- [TASK PROMPT] Give nothing except the number of lines containing the word "picture".

+++++

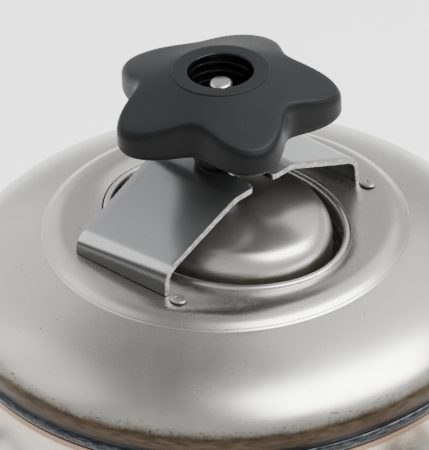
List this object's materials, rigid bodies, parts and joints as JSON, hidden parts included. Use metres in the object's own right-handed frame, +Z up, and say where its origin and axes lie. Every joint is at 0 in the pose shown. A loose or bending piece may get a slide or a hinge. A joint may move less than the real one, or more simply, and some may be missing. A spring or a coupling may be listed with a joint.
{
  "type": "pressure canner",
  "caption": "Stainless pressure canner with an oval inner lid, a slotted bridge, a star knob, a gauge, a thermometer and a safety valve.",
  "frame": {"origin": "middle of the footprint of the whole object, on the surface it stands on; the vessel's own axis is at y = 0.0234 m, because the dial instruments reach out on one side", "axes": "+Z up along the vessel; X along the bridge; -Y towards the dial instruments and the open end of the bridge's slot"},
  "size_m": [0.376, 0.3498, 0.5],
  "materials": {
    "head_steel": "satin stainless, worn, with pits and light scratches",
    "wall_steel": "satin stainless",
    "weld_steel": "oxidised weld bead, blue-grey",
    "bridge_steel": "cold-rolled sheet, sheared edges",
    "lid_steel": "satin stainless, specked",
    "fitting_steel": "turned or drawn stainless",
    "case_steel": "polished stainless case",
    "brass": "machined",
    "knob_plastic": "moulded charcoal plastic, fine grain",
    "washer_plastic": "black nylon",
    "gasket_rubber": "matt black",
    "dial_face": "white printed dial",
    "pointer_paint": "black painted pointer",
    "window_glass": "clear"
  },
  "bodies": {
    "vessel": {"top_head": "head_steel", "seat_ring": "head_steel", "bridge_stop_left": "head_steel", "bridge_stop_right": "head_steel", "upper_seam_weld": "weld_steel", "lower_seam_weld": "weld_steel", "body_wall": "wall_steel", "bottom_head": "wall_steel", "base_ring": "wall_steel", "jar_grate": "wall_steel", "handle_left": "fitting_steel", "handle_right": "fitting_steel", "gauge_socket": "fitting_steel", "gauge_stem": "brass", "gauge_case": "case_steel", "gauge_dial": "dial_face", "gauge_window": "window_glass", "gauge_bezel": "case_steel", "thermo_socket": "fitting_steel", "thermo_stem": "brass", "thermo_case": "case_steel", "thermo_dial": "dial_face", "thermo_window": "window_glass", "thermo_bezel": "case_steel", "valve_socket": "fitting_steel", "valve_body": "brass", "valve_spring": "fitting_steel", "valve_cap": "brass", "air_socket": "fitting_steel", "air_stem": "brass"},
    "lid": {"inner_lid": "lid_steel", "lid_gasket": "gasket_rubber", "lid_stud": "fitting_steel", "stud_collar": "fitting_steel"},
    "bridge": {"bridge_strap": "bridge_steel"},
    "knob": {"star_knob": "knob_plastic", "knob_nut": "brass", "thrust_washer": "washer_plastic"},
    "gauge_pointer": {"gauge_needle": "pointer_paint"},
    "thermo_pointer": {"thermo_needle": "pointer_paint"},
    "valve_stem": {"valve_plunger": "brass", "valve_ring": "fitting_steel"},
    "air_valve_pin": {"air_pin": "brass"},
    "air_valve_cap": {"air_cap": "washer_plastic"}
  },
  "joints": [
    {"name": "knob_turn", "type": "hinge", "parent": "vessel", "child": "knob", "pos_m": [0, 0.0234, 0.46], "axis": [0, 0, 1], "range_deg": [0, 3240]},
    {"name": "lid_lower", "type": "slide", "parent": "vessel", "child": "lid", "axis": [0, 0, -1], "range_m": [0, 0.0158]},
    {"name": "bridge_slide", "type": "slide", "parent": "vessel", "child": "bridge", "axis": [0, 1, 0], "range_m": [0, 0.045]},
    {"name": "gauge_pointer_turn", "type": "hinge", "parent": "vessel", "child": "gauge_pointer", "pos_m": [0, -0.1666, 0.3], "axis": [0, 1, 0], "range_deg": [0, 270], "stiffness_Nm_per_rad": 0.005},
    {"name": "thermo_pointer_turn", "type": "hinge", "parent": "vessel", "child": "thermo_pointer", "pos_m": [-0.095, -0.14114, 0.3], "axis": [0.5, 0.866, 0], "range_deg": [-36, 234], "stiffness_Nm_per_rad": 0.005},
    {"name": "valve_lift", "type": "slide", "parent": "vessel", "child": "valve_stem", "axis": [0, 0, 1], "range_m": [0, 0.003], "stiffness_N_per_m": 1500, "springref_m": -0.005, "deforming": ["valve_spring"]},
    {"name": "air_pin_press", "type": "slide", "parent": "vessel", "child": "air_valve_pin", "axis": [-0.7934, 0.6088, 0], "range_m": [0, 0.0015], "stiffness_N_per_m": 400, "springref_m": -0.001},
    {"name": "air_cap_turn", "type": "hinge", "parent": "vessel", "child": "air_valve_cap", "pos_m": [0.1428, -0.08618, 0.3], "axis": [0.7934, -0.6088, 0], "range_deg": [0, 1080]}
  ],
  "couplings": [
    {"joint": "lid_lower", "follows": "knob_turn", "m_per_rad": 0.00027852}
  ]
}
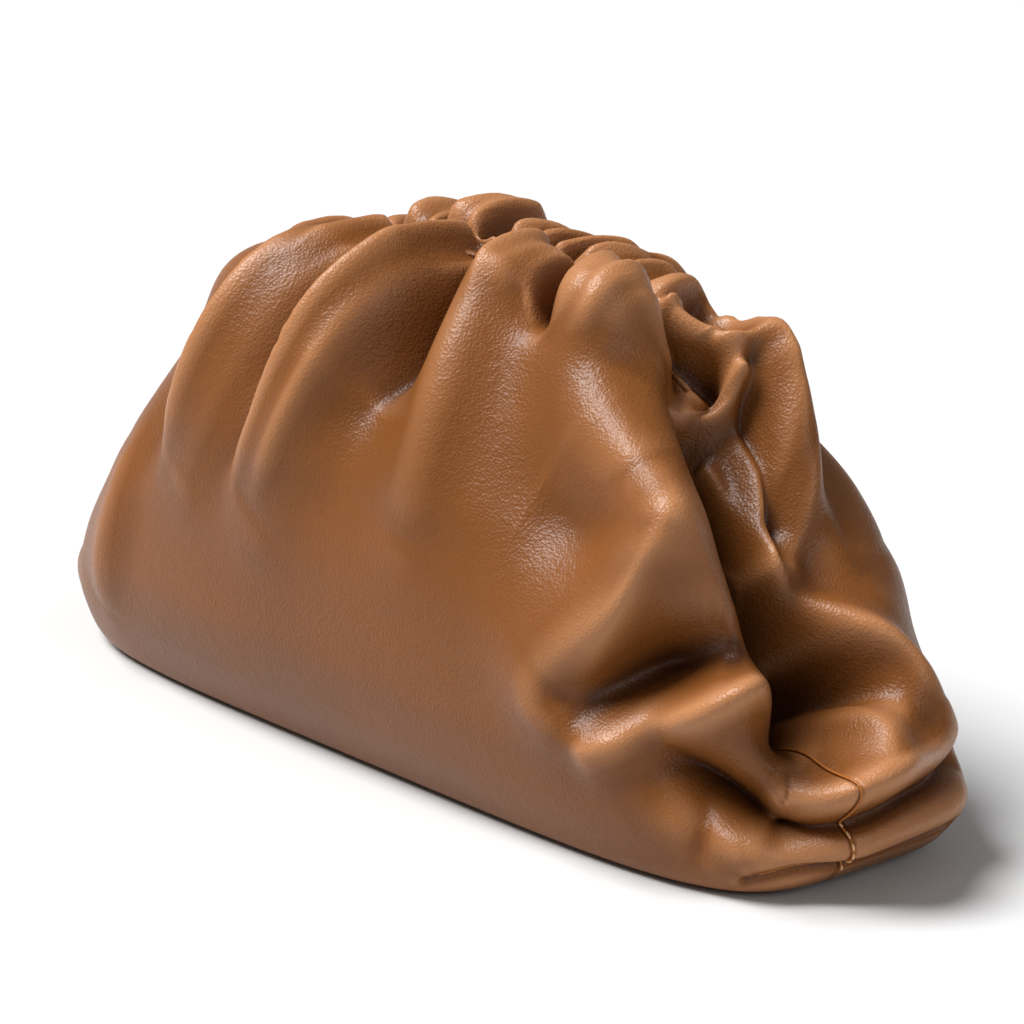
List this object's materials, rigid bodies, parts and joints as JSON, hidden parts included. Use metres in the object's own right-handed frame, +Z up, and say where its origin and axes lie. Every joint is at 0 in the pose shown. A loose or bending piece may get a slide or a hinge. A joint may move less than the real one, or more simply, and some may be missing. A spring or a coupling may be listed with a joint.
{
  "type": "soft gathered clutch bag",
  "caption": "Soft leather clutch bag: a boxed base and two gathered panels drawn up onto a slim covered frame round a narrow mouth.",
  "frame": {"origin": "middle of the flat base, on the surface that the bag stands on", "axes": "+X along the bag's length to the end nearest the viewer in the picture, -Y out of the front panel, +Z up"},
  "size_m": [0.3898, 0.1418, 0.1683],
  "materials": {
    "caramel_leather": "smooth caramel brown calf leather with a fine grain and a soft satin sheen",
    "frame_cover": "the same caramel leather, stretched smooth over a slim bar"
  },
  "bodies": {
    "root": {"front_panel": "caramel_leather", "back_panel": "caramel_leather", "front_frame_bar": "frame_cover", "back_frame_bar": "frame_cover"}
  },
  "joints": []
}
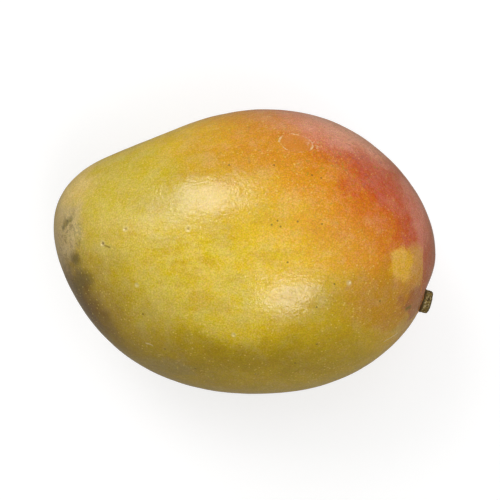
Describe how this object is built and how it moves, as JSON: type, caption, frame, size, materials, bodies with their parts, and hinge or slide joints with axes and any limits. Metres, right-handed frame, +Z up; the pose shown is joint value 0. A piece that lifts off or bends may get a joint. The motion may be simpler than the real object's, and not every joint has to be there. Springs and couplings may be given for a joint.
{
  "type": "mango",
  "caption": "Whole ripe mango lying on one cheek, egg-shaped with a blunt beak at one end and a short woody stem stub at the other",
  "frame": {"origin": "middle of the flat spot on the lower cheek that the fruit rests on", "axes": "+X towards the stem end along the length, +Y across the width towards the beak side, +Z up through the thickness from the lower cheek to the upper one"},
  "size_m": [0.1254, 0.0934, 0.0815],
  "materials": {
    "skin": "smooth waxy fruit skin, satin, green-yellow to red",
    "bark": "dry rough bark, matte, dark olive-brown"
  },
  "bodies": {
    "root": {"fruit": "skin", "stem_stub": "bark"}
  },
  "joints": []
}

+++++

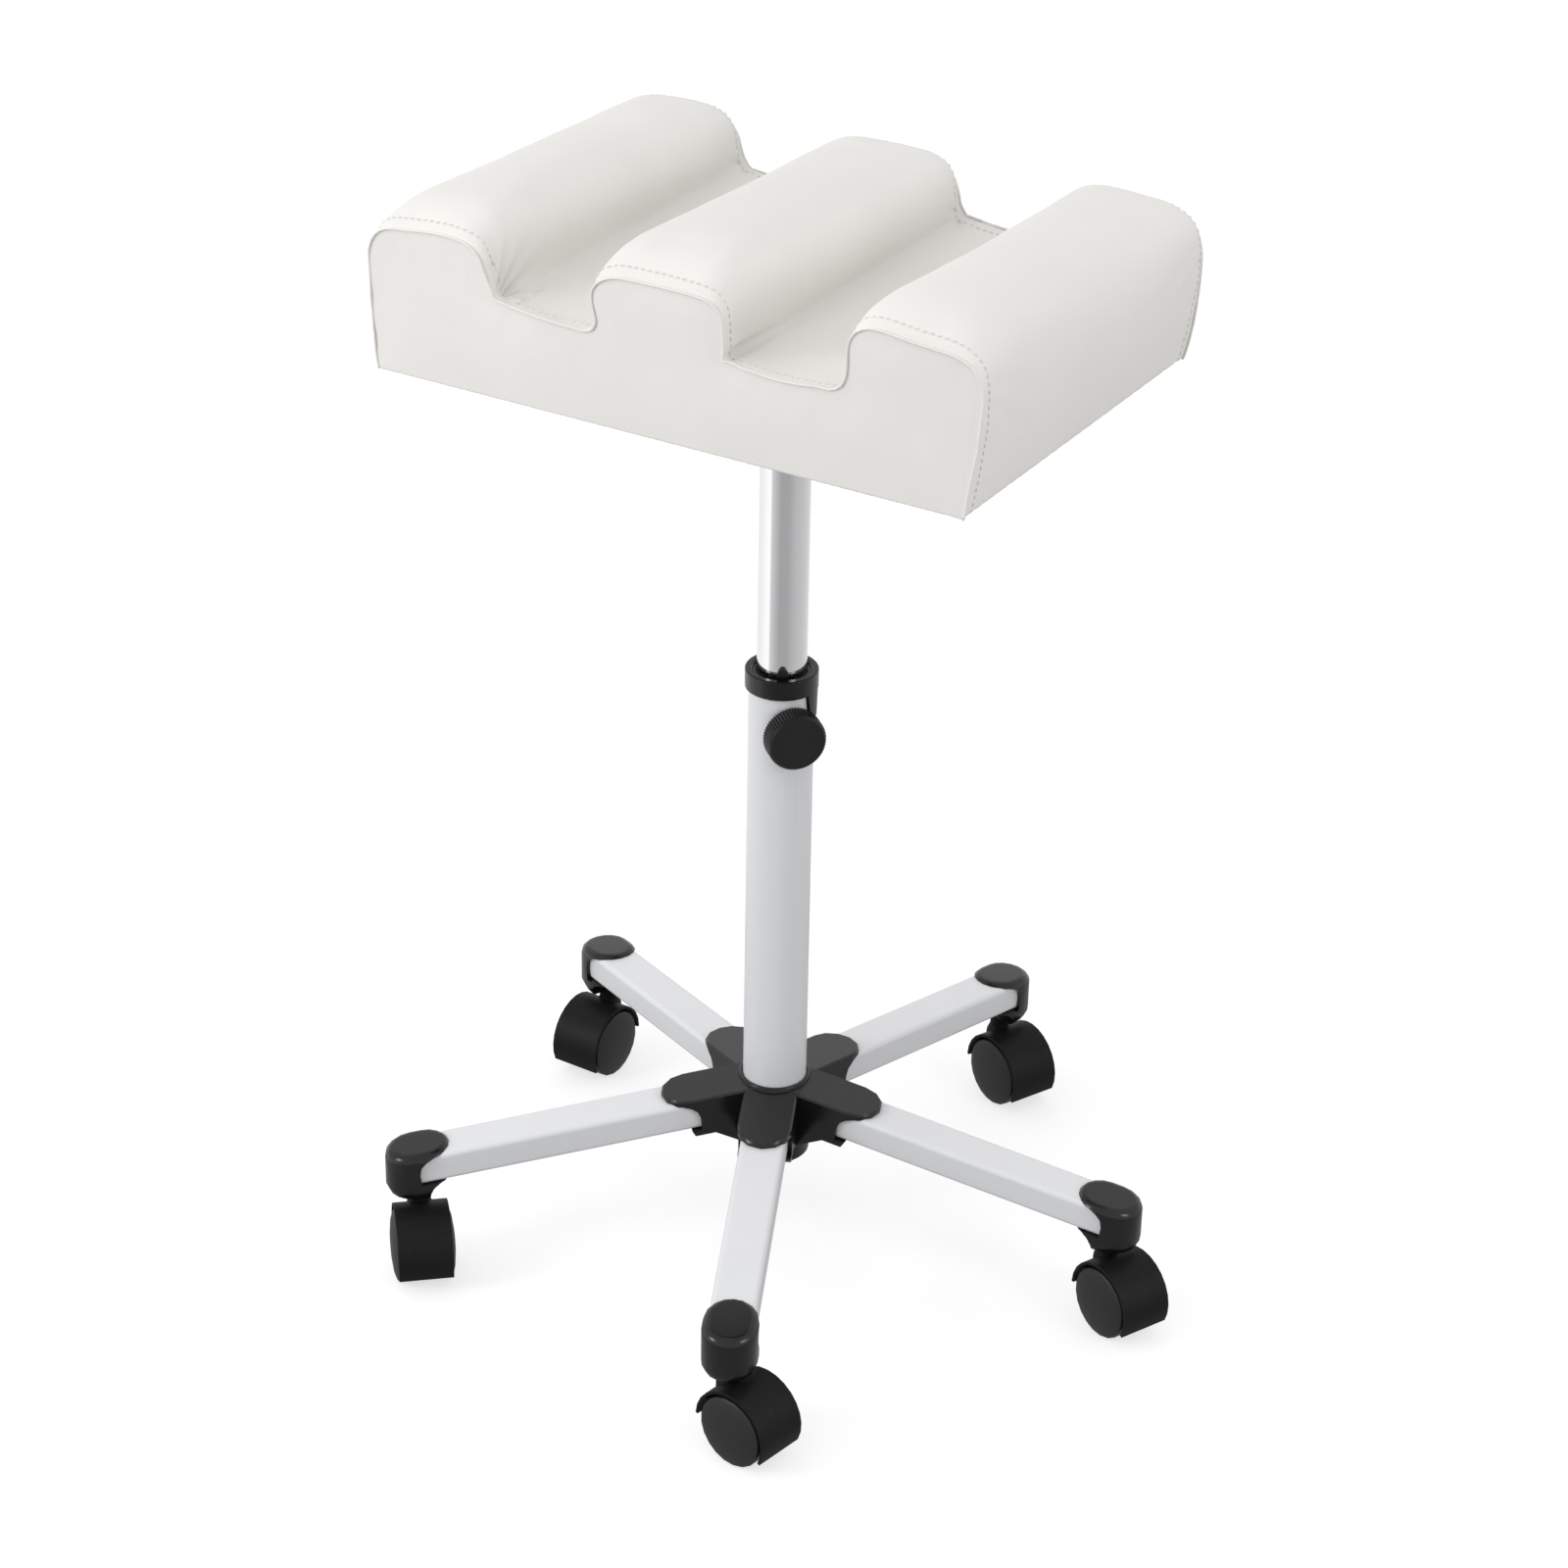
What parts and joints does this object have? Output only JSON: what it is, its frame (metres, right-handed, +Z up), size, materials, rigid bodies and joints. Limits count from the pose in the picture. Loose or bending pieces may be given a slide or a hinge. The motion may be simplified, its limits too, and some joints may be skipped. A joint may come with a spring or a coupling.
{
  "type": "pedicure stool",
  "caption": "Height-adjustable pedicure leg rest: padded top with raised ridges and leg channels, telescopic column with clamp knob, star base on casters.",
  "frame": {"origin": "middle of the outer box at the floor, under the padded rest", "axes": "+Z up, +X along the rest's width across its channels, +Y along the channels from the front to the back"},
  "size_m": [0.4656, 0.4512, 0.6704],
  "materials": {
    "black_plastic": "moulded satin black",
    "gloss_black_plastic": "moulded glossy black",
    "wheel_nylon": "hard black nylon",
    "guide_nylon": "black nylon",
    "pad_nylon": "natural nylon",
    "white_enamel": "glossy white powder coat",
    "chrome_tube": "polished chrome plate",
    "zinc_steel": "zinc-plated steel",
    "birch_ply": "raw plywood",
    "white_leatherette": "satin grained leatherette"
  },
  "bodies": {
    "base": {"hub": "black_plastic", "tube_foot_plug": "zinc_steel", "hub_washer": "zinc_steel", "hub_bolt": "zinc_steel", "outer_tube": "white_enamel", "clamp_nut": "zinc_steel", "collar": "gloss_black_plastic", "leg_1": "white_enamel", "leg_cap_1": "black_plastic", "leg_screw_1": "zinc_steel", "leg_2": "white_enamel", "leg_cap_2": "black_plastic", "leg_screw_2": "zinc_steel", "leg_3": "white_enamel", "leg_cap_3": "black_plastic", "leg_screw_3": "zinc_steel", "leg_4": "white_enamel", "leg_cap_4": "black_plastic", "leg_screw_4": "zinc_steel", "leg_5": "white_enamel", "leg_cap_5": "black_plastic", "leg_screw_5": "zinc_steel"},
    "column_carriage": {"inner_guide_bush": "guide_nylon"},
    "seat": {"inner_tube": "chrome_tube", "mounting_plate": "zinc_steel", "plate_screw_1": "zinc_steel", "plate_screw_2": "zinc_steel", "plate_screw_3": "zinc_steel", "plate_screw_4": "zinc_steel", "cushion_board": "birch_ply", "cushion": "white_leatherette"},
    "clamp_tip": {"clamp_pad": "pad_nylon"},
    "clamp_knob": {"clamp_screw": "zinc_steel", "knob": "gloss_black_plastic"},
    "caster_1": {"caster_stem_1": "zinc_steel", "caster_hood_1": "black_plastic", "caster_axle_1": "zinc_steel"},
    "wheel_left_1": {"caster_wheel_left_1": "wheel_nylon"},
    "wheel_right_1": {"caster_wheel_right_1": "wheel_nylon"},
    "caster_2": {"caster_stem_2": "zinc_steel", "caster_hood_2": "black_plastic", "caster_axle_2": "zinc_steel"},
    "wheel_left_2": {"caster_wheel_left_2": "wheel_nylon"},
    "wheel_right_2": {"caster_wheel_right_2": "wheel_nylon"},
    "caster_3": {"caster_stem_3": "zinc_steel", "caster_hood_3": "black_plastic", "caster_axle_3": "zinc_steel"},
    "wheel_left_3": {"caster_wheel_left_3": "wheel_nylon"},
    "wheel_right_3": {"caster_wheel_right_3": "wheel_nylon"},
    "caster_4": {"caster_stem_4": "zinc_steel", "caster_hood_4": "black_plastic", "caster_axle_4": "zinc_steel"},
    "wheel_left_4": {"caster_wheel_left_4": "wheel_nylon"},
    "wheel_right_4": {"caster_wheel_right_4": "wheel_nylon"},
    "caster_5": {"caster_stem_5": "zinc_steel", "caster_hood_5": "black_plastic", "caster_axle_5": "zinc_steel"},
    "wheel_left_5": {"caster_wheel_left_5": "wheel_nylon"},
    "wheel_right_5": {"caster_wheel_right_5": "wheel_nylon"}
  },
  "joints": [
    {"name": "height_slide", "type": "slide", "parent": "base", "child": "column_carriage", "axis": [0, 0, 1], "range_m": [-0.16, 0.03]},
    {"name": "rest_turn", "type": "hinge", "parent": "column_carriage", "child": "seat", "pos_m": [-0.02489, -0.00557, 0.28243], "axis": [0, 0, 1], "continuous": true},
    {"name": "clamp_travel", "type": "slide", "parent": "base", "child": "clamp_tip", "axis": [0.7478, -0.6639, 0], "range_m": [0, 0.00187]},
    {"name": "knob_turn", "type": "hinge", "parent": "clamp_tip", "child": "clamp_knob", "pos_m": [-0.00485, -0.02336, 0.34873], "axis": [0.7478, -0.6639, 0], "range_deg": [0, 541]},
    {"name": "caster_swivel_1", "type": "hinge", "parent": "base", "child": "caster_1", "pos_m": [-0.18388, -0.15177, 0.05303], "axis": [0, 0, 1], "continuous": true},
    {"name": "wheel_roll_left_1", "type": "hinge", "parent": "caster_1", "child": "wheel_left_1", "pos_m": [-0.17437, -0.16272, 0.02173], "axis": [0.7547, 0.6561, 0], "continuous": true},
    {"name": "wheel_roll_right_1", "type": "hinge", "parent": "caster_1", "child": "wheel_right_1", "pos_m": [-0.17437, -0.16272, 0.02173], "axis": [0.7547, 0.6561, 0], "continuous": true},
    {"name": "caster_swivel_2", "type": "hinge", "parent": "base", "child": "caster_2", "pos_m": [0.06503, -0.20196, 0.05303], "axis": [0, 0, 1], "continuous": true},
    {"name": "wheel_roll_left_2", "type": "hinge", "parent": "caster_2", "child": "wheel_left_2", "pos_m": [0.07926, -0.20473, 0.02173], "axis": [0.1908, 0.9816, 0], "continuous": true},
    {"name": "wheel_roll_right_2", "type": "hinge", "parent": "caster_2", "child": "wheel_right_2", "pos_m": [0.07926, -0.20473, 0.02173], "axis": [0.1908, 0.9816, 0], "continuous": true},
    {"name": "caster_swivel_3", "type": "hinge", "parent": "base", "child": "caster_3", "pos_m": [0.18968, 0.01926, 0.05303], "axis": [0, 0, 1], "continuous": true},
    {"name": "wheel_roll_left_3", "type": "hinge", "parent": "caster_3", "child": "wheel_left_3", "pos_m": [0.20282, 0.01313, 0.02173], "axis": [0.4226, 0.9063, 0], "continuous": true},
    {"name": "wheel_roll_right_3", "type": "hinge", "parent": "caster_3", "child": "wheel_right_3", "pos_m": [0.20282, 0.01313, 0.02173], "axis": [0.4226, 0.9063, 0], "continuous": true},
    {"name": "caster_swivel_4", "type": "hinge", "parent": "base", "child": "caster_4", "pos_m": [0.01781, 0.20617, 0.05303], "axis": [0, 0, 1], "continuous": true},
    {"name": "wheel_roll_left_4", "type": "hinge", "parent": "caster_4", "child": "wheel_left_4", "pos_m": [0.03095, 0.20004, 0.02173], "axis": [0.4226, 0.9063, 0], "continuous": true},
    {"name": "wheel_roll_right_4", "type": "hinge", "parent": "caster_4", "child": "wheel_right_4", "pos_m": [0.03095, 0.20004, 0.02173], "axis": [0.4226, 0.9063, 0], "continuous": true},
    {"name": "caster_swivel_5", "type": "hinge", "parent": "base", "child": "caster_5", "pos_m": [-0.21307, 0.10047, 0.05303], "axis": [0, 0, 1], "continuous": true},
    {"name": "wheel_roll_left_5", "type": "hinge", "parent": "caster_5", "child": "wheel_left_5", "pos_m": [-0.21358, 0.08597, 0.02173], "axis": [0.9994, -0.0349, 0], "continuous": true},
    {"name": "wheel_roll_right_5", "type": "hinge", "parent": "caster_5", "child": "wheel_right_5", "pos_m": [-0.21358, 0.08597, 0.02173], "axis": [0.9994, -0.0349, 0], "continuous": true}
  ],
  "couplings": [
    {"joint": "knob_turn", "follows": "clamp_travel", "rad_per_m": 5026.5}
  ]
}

+++++

- [RESPONSE FOR THIS EXERCISE] 2